=== TASK DETAILS ===
How does the data below read from its first line through the line containing "return [self.output(parts, axis)"? Print those lines exactly.
--- START OF DATASET SECTION ---
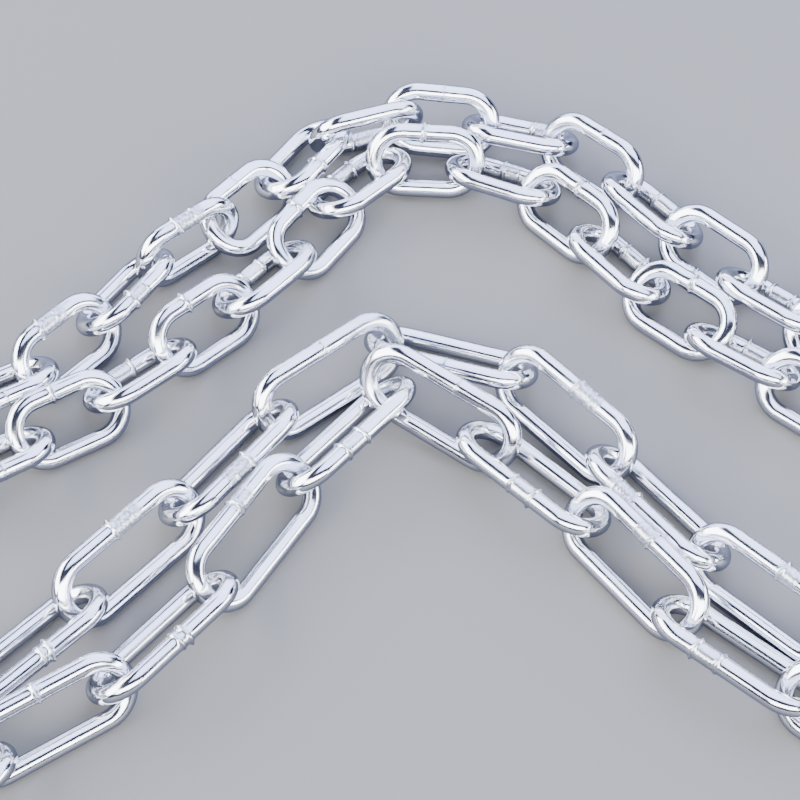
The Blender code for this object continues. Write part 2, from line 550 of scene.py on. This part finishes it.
class Graph:
    """The nodes of one material, or of the room."""

    def __init__(self, owner: bpy.types.Material | bpy.types.World, shader: str = "Principled BSDF") -> None:
        """Starts the nodes.

        Args:
            owner: the material or world.
            shader: the name of the shader node that it has from the start.
        """
        owner.use_nodes = True
        self.tree = owner.node_tree
        self.shader = self.tree.nodes[shader]

    def node(self, kind: str, settings: dict[str, object], inputs: dict[object, object]) -> bpy.types.Node:
        """Adds a node.

        Args:
            kind: the node's type.
            settings: what is set on the node itself, before its sockets.
            inputs: a value, a socket or a Signal for each input, by its name or number.

        Returns:
            The new node.
        """
        node = self.tree.nodes.new(kind)
        for name, value in settings.items():
            setattr(node, name, value)
        for key, value in inputs.items():
            self.feed(node.inputs[key], value)
        return node

    def feed(self, socket: bpy.types.NodeSocket, value: object) -> None:
        """Links a Signal or a socket to an input, or sets the input's value.

        Args:
            socket: the input.
            value: what it gets.
        """
        source = value.socket if isinstance(value, Signal) else value
        if isinstance(source, bpy.types.NodeSocket):
            self.tree.links.new(source, socket)
        else:
            socket.default_value = source

    def output(self, node: bpy.types.Node, name: object = 0) -> Signal:
        """An output of a node as a Signal."""
        return Signal(self, node.outputs[name])

    def attribute(self, name: str) -> list[Signal]:
        """The three numbers of a vector attribute of the mesh.

        Args:
            name: the attribute.

        Returns:
            A signal for each number.
        """
        source = self.node("ShaderNodeAttribute", {"attribute_name": name}, {})
        parts = self.node("ShaderNodeSeparateXYZ", {}, {0: source.outputs["Vector"]})
        return [self.output(parts, axis) for axis in "XYZ"]

    def mix(self, share: Signal, first: object, second: object) -> bpy.types.NodeSocket:
        """A colour between two colours.

        Args:
            share: how much of the second there is, from 0 to 1.
            first: a colour with its alpha, or a socket.
            second: the same.

        Returns:
            The socket of the mixed colour.
        """
        node = self.node("ShaderNodeMix", {"data_type": "RGBA"}, {"Factor": share})
        self.feed(node.inputs[6], first)
        self.feed(node.inputs[7], second)
        return node.outputs[2]

    def set(self, **values: object) -> None:
        """Sets or links inputs of the shader, with underscores for the spaces in their names."""
        for name, value in values.items():
            self.feed(self.shader.inputs[name.replace("_", " ")], value)


@dataclass(frozen=True)
class ZincPlate:
    """Bright zinc plating on drawn wire: streaked, frosted at the welds and duller where links bear.

    Attributes:
        bright: the colour of clean plating.
        grey: the colour of dull plating.
        frost: the colour of the frosting at a weld.
        pit_shade: the colour in the pits of the frosting, where its relief is low: painted shade in the pits.
        roughness: that of clean plating.
        line_circles: the noise's circles round the wire and round the link, for the fine lines of drawing.
        band_circles: the same for the broad bands of shade.
        lot: how far apart two links' streaks lie in the noise.
        patch_cells: how many dull patches go to the metre.
        speckle_cells: how many specks go to the metre.
        noise_roughness: how strong the finer parts of each noise are.
        relief: the strength and the depth in metres of the bump.
    """

    bright: Colour = (0.90, 0.91, 0.95)
    grey: Colour = (0.66, 0.69, 0.77)
    frost: Colour = (0.72, 0.73, 0.77)
    pit_shade: Colour = (0.28, 0.30, 0.35)
    roughness: float = 0.10
    line_circles: tuple[float, float] = (9.0, 1.6)
    band_circles: tuple[float, float] = (2.2, 1.2)
    lot: float = 9.7
    patch_cells: float = 55.0
    speckle_cells: float = 1500.0
    noise_roughness: float = 0.6
    relief: tuple[float, float] = (0.35, 0.00012)

    def streaks(self, graph: Graph, wide: float, long: float) -> Signal:
        """Noise drawn out along the wire, which closes on itself round the wire and round the link.

        The angle round the wire and the angle round the link are each a point on a circle, and those two
        circles make the four coordinates of the noise. A larger circle packs the streaks closer.

        Args:
            graph: the material.
            wide: radius of the circle that stands for the way round the wire.
            long: radius of the circle that stands for the way round the link.

        Returns:
            The noise, from 0 to 1.
        """
        cos_turn, sin_turn, _ = graph.attribute("around")
        cos_loop, sin_loop, seed = graph.attribute("along")
        round_link = cos_loop * long + seed * self.lot
        place = {0: cos_turn * wide, 1: sin_turn * wide, 2: round_link}
        point = graph.node("ShaderNodeCombineXYZ", {}, place)
        inputs = {"Vector": point.outputs[0], "W": sin_loop * long, "Scale": 1.0, "Detail": 3.0}
        inputs["Roughness"] = self.noise_roughness
        return graph.output(graph.node("ShaderNodeTexNoise", {"noise_dimensions": "4D"}, inputs), "Fac")

    def cloud(self, graph: Graph, cells: float) -> Signal:
        """Noise on the object's own coordinates.

        Args:
            graph: the material.
            cells: how many cells of the noise go to the metre.

        Returns:
            The noise, from 0 to 1.
        """
        place = graph.node("ShaderNodeTexCoord", {}, {})
        inputs = {"Vector": place.outputs["Object"], "Scale": cells, "Detail": 2.0}
        inputs["Roughness"] = self.noise_roughness
        return graph.output(graph.node("ShaderNodeTexNoise", {}, inputs), "Fac")

    def material(self) -> bpy.types.Material:
        """Builds the plating.

        Returns:
            Its material.
        """
        plating = bpy.data.materials.new("zinc plating")
        graph = Graph(plating)
        lines = self.streaks(graph, *self.line_circles)
        bands = self.streaks(graph, *self.band_circles)
        patches = self.cloud(graph, self.patch_cells).ramp(0.55, 0.72)
        speckle = self.cloud(graph, self.speckle_cells)
        weld = graph.attribute("around")[2]
        bearing = graph.output(graph.node("ShaderNodeAttribute", {"attribute_name": "bearing"}, {}), "Fac")
        dull = bands.ramp(0.42, 0.68) * 0.4 + patches * 0.25 + bearing * 0.4
        plate = graph.mix(dull, (*self.bright, 1.0), (*self.grey, 1.0))
        # The pits of the frosting, where its relief is low, get a darker colour: painted shade in the pits.
        frost = graph.mix(speckle.ramp(0.38, 0.62), (*self.pit_shade, 1.0), (*self.frost, 1.0))
        rough = self.roughness + lines * 0.06 + patches * 0.08 + bearing * 0.10 + weld * 0.24
        height = lines * 0.35 + bands * 0.3 + speckle * weld * 1.6 + speckle * patches * 0.4
        strength, depth = self.relief
        bump = graph.node("ShaderNodeBump", {}, {"Strength": strength, "Distance": depth, "Height": height})
        graph.set(
            Base_Color=graph.mix(weld * 0.8, plate, frost),
            Metallic=1.0,
            Roughness=rough,
            Normal=bump.outputs[0],
        )
        return plating


@dataclass(frozen=True)
class PaleFloor:
    """The pale floor that the chain is shown on, which is no part of it. Sizes are in metres.

    Attributes:
        colour: as the camera sees it.
        mirrored: as the plating mirrors it, darker, as the dark ground of the photograph shows there.
        half_side: half its side, which ends under the soft boxes.
        drop: how far it lies under the lowest wire.
    """

    colour: Colour = (0.17, 0.168, 0.162)
    mirrored: Colour = (0.035, 0.038, 0.055)
    half_side: float = 1.05
    drop: float = 0.0001

    def build(self) -> None:
        """Makes the floor as one square face."""
        paint = bpy.data.materials.new("pale floor")
        graph = Graph(paint)
        path = graph.node("ShaderNodeLightPath", {}, {})
        share = graph.output(path, "Is Glossy Ray")
        graph.set(Base_Color=graph.mix(share, (*self.colour, 1.0), (*self.mirrored, 1.0)), Roughness=0.55)
        side, level = self.half_side, -self.drop
        corners = [(-side, -side, level), (side, -side, level), (side, side, level), (-side, side, level)]
        mesh = bpy.data.meshes.new("floor")
        mesh.from_pydata(corners, [], [(0, 1, 2, 3)])
        mesh.materials.append(paint)
        floor = bpy.data.objects.new("floor", mesh)
        bpy.context.scene.collection.objects.link(floor)


@dataclass(frozen=True)
class SoftBox:
    """A large soft light, in metres, that faces a point."""

    name: str
    at: tuple[float, float, float]
    aim: tuple[float, float, float]
    wide: float
    high: float
    glow: float
    colour: Colour = (0.96, 0.97, 1.0)

    def build(self) -> None:
        """Hangs the light. Its power is pi times glow times area, so a larger box looks no duller."""
        light = bpy.data.lights.new(self.name, "AREA")
        light.shape = "RECTANGLE"
        light.size, light.size_y = self.wide, self.high
        light.energy = math.pi * self.glow * self.wide * self.high
        light.color = self.colour
        holder = bpy.data.objects.new(self.name, light)
        holder.location = self.at
        holder.rotation_euler = (Vector(self.aim) - Vector(self.at)).to_track_quat("-Z", "Y").to_euler()
        holder.visible_camera = False
        bpy.context.scene.collection.objects.link(holder)


@dataclass(frozen=True)
class PhotoCamera:
    """The camera of the photograph, over the near side of the heap, looking down and away."""

    at: tuple[float, float, float] = (0.00439, -0.26501, 0.40195)
    down: float = math.radians(55.0)
    focal_pixels: float = 2220.0
    image_pixels: float = 800.0

    def build(self) -> None:
        """Sets the scene's camera, with its lens worked out from the focal length in pixels."""
        lens = bpy.data.cameras.new("camera")
        lens.sensor_width = 36.0
        lens.lens = self.focal_pixels / self.image_pixels * lens.sensor_width
        lens.clip_start = 0.01
        camera = bpy.data.objects.new("camera", lens)
        camera.location = self.at
        camera.rotation_euler = (math.pi / 2 - self.down, 0.0, 0.0)
        bpy.context.scene.collection.objects.link(camera)
        bpy.context.scene.camera = camera


@dataclass(frozen=True)
class Studio:
    """A dark room with a pale floor and soft boxes round it.

    The boxes overhead and beyond the chain are one bright band on the upper half of every wire. Those on
    the left, the right and the near side are a second band below it, and the gap between them a thin dark
    line.

    Attributes:
        room: the room's light, as the plating mirrors it.
        seen: the room as the camera sees it.
        lavender: the colour of the boxes overhead and beyond the chain.
        boxes: the soft boxes.
    """

    room: Colour = (0.016, 0.020, 0.060)
    seen: Colour = (0.55, 0.56, 0.58)
    lavender: Colour = (0.62, 0.69, 1.0)
    boxes: tuple[SoftBox, ...] = (
        SoftBox("overhead box", (0.64, 0.44, 1.0), (0.64, 0.441, 0.0), 1.72, 1.32, 5.0, lavender),
        SoftBox("far box", (0.10, 1.32, 0.60), (0.10, 0.258, 0.04), 2.20, 0.98, 5.0, lavender),
        SoftBox("left box", (-1.03, 0.0, 0.66), (-0.158, 0.0, -0.011), 2.00, 0.78, 11.0),
        SoftBox("near box", (0.30, -1.02, 0.70), (0.30, -0.158, 0.018), 2.00, 0.66, 11.0),
        SoftBox("right box", (1.30, -0.35, 0.36), (0.0, -0.35, 0.36), 1.30, 0.42, 11.0),
    )

    def build(self) -> None:
        """Makes the floor, the lights, the room and the camera. Only the camera sees the room as pale."""
        PaleFloor().build()
        for box in self.boxes:
            box.build()
        world = bpy.data.worlds.new("room")
        graph = Graph(world, "Background")
        seen = graph.output(graph.node("ShaderNodeLightPath", {}, {}), "Is Camera Ray")
        graph.set(Color=graph.mix(seen, (*self.room, 1.0), (*self.seen, 1.0)))
        bpy.context.scene.world = world
        PhotoCamera().build()


LENGTHS = (
    ChainLength("long_back", Pattern.LONG, 100),
    ChainLength("long_front", Pattern.LONG, 200),
    ChainLength("short_back", Pattern.SHORT, 300),
    ChainLength("short_front", Pattern.SHORT, 400),
)


def main() -> None:
    """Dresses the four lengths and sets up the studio."""
    logging.basicConfig(level=logging.INFO, format="%(name)s %(message)s")
    finish = ZincPlate().material()
    for length in LENGTHS:
        length.dress(finish)
        log.info("%s dressed", length.name)
    Studio().build()


if __name__ == "__main__":
    main()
--- END OF DATASET SECTION ---
=== EXERCISE ANSWER ===
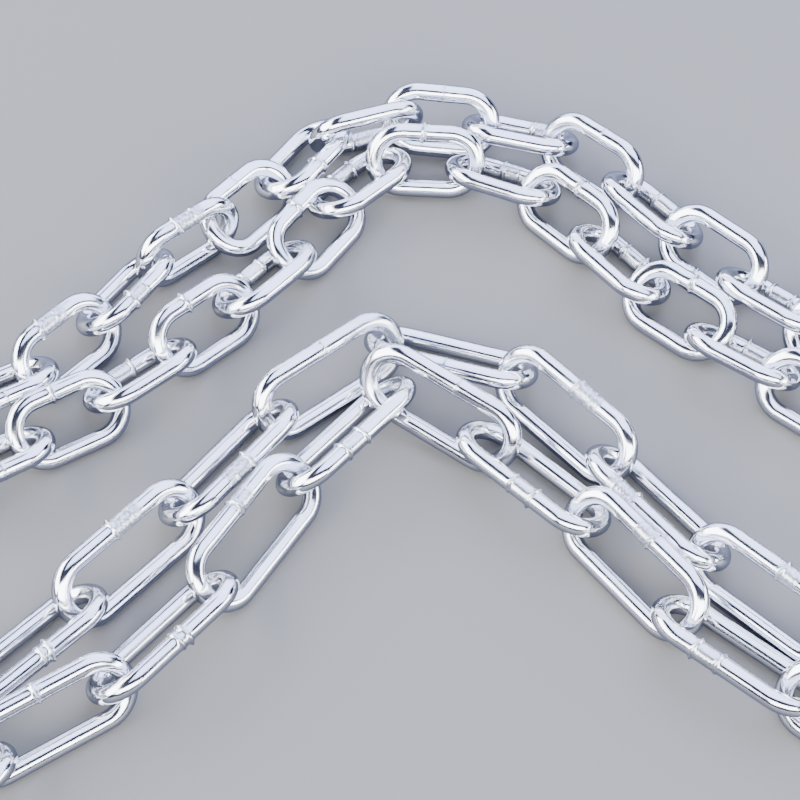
The Blender code for this object continues. Write part 2, from line 550 of scene.py on. This part finishes it.
class Graph:
    """The nodes of one material, or of the room."""

    def __init__(self, owner: bpy.types.Material | bpy.types.World, shader: str = "Principled BSDF") -> None:
        """Starts the nodes.

        Args:
            owner: the material or world.
            shader: the name of the shader node that it has from the start.
        """
        owner.use_nodes = True
        self.tree = owner.node_tree
        self.shader = self.tree.nodes[shader]

    def node(self, kind: str, settings: dict[str, object], inputs: dict[object, object]) -> bpy.types.Node:
        """Adds a node.

        Args:
            kind: the node's type.
            settings: what is set on the node itself, before its sockets.
            inputs: a value, a socket or a Signal for each input, by its name or number.

        Returns:
            The new node.
        """
        node = self.tree.nodes.new(kind)
        for name, value in settings.items():
            setattr(node, name, value)
        for key, value in inputs.items():
            self.feed(node.inputs[key], value)
        return node

    def feed(self, socket: bpy.types.NodeSocket, value: object) -> None:
        """Links a Signal or a socket to an input, or sets the input's value.

        Args:
            socket: the input.
            value: what it gets.
        """
        source = value.socket if isinstance(value, Signal) else value
        if isinstance(source, bpy.types.NodeSocket):
            self.tree.links.new(source, socket)
        else:
            socket.default_value = source

    def output(self, node: bpy.types.Node, name: object = 0) -> Signal:
        """An output of a node as a Signal."""
        return Signal(self, node.outputs[name])

    def attribute(self, name: str) -> list[Signal]:
        """The three numbers of a vector attribute of the mesh.

        Args:
            name: the attribute.

        Returns:
            A signal for each number.
        """
        source = self.node("ShaderNodeAttribute", {"attribute_name": name}, {})
        parts = self.node("ShaderNodeSeparateXYZ", {}, {0: source.outputs["Vector"]})
        return [self.output(parts, axis) for axis in "XYZ"]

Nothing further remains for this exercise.